2) How does culture (secular culture, ethnic cultures, personal cultures) impact the mission of the Church and our church OSLC?
3) How can we set an example and advocate for an inclusive and just culture in our church and communities?
So we, too have a voice, a voice that we need to trust-a voice that God has given us and trust that God has given other people a voice that needs to be heard as well. We are called not only to use our voices for the wholeness, care and dignity of all people and creation, but we are called to ensure that neglected voices are heard: the voice of creation groaning under the weight of devastation and destruction, the voice of people vulnerable to abuse and oppression-migrants, children, people who are disabled, Black voices. And we need to discern when our voice needs to not be a solo but a chorus, or not the loudest.

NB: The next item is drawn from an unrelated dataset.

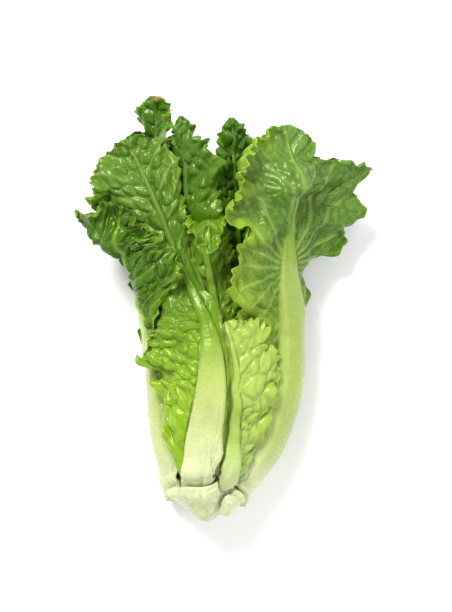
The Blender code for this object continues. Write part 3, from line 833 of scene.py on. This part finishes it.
def skin_lines(sheet):
    """Fine lines along and across the smooth part of the leaf."""
    wander = 0.8 * sheet.drift(sheet.along / 30, sheet.out / 4, 14)
    grooves = np.sin(2 * math.pi * sheet.out / GROOVE_PITCH + wander)
    wander = 2.5 * sheet.drift(sheet.along / 12, sheet.out / 5, 19)
    cross = np.sin(2 * math.pi * sheet.along / CROSS_PITCH + wander)
    smooth_skin = (1 - sheet.grown * sheet.off_rib) * smooth_step(0.0, 0.08, sheet.u) * (1 - sheet.u)
    return (0.07 * grooves + 0.05 * cross) * smooth_skin


def teeth(sheet, points):
    """How the saw teeth and notches of the margins move each point."""
    look = sheet.look
    outwards = unit(np.gradient(points, axis=1)) * np.sign(sheet.across)[..., None]
    upwards = unit(np.gradient(points, axis=0))
    outwards = unit(outwards + upwards * smooth_step(sheet.wing * 1.2 + 4, 0, sheet.tip)[..., None])
    saw = 2 * np.abs((sheet.line / TOOTH_PITCH + 0.5 * sheet.sway) % 1 - 0.5) - 0.5
    tooth = 1.9 * look.saw * saw + 1.2 * sheet.margin_drift(2.4, 15) + 2.4 * sheet.margin_drift(9.5, 16)
    tooth = fading(sheet.edge, TOOTH_REACH) * sheet.grown * (tooth - look.trim)
    return outwards * (tooth * look.frill)[..., None]


def leaf_colours(sheet, settings, vein, midrib, border, swell, rough):
    """A colour for each point: pale rib, green blade whose deep green is partly painted shade, lighter veins
    and margins, brown specks, and painted light and shade on the blisters.
    """
    look, u = sheet.look, sheet.u
    pale, bright = np.array(settings.rib_colour), np.array(settings.bright_colour)
    patch = sheet.skin_drift(17, 17, 17) * 0.5 + sheet.skin_drift(5, 5, 18) * 0.25
    green = sheet.off_rib * smooth_step(look.green_from - 0.2, look.green_from + 0.2, u + 0.06 * patch)
    green = np.maximum(green, smooth_step(look.rib_green_from - 0.05, look.rib_green_from + 0.2, u))
    green = np.maximum(green, look.rib_shade * smooth_step(0.0, 0.2, u)) * (not sheet.leaf.cut)
    # deep green up the blade, and also painted shade: on the front and inner front leaves it starts low and
    # covers the rib where they lie in shaded hollows
    deep_green_and_shade = look.depth * smooth_step(look.deep_green_and_shade_from - 0.3, look.deep_green_and_shade_from + 0.25, u + 0.1 * patch)
    deep_green_and_shade = deep_green_and_shade * (1 - look.rib_light * (1 - sheet.off_rib))
    base = np.broadcast_to(settings.base_colour, u.shape + (3,))
    colour = mixed(base, pale, smooth_step(0.0, 0.35, u) * (not sheet.leaf.cut))
    colour = mixed(colour, bright, green * (1 - look.pale))
    colour = mixed(colour, np.array(settings.deep_colour), deep_green_and_shade * green)
    glaucous = look.bloom * deep_green_and_shade * (0.6 + 0.5 * patch) * (0.15 + smooth_step(0.7, 0.95, u))
    colour = mixed(colour, np.array(settings.bloom_colour), glaucous)
    margin = sheet.by_wing(look.margins) * sheet.grown * smooth_step(2, 16, sheet.out)
    margin = margin * fading(sheet.edge, look.margin_reach) * 0.8
    colour = mixed(colour, np.array(settings.margin_colour), margin)
    light = np.clip(0.85 * vein + 0.5 * midrib + 0.3 * fading(border, 0.16) * rough, 0, 1)
    colour = mixed(colour, pale * 0.8 + bright * 0.2, light * 0.38 * look.vein * green)
    if sheet.leaf.cut:
        speck = 0.7 * smooth_step(0.55, 0.85, sheet.skin_drift(2.2, 1.7, 20))
    else:
        speck = smooth_step(-0.1, 0.5, sheet.skin_drift(3.1, 2.3, 20)) * fading(sheet.edge, 3.2)
    colour = mixed(colour, np.array(settings.rust_colour), look.rust * speck)
    # a random tone (patch), with painted light on the blisters' tops and painted shade in the hollows between
    # them (swell)
    return np.clip(colour * (1 + 0.14 * patch + 0.1 * (swell - 0.6) * rough)[..., None], 0, 1)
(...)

Pentecost, the coming of the Holy Spirit, isn’t an historical event, but a promise of the on-going presence of God each day in our lives, giving us voice, giving us life, giving us our very being. Giving us these gifts to take with us as we go out, to live our faith, to lift our voices in the world. Pentecost did indeed create the church that day, a church that doesn’t stay quiet and in one place, but a church that is out, loud and diverse. The church isn’t a liturgy or the type of music, or a building, but the church is the people of God proclaiming God’s deeds of power in the world. Pentecost is indeed when we find our voice, we find that God has given us a voice and we are outed as having something to say about God’s kingdom right here, right now. We are outed as being different, in that we welcome diversity, all voices who speak of God’s deeds of loving power, inclusion and mercy into the world. Like Peter, we can use our voices to refute those voices that want to belittle, deny and make light of God’s power. We have found our voice from God, beloved people, let’s use it. Amen.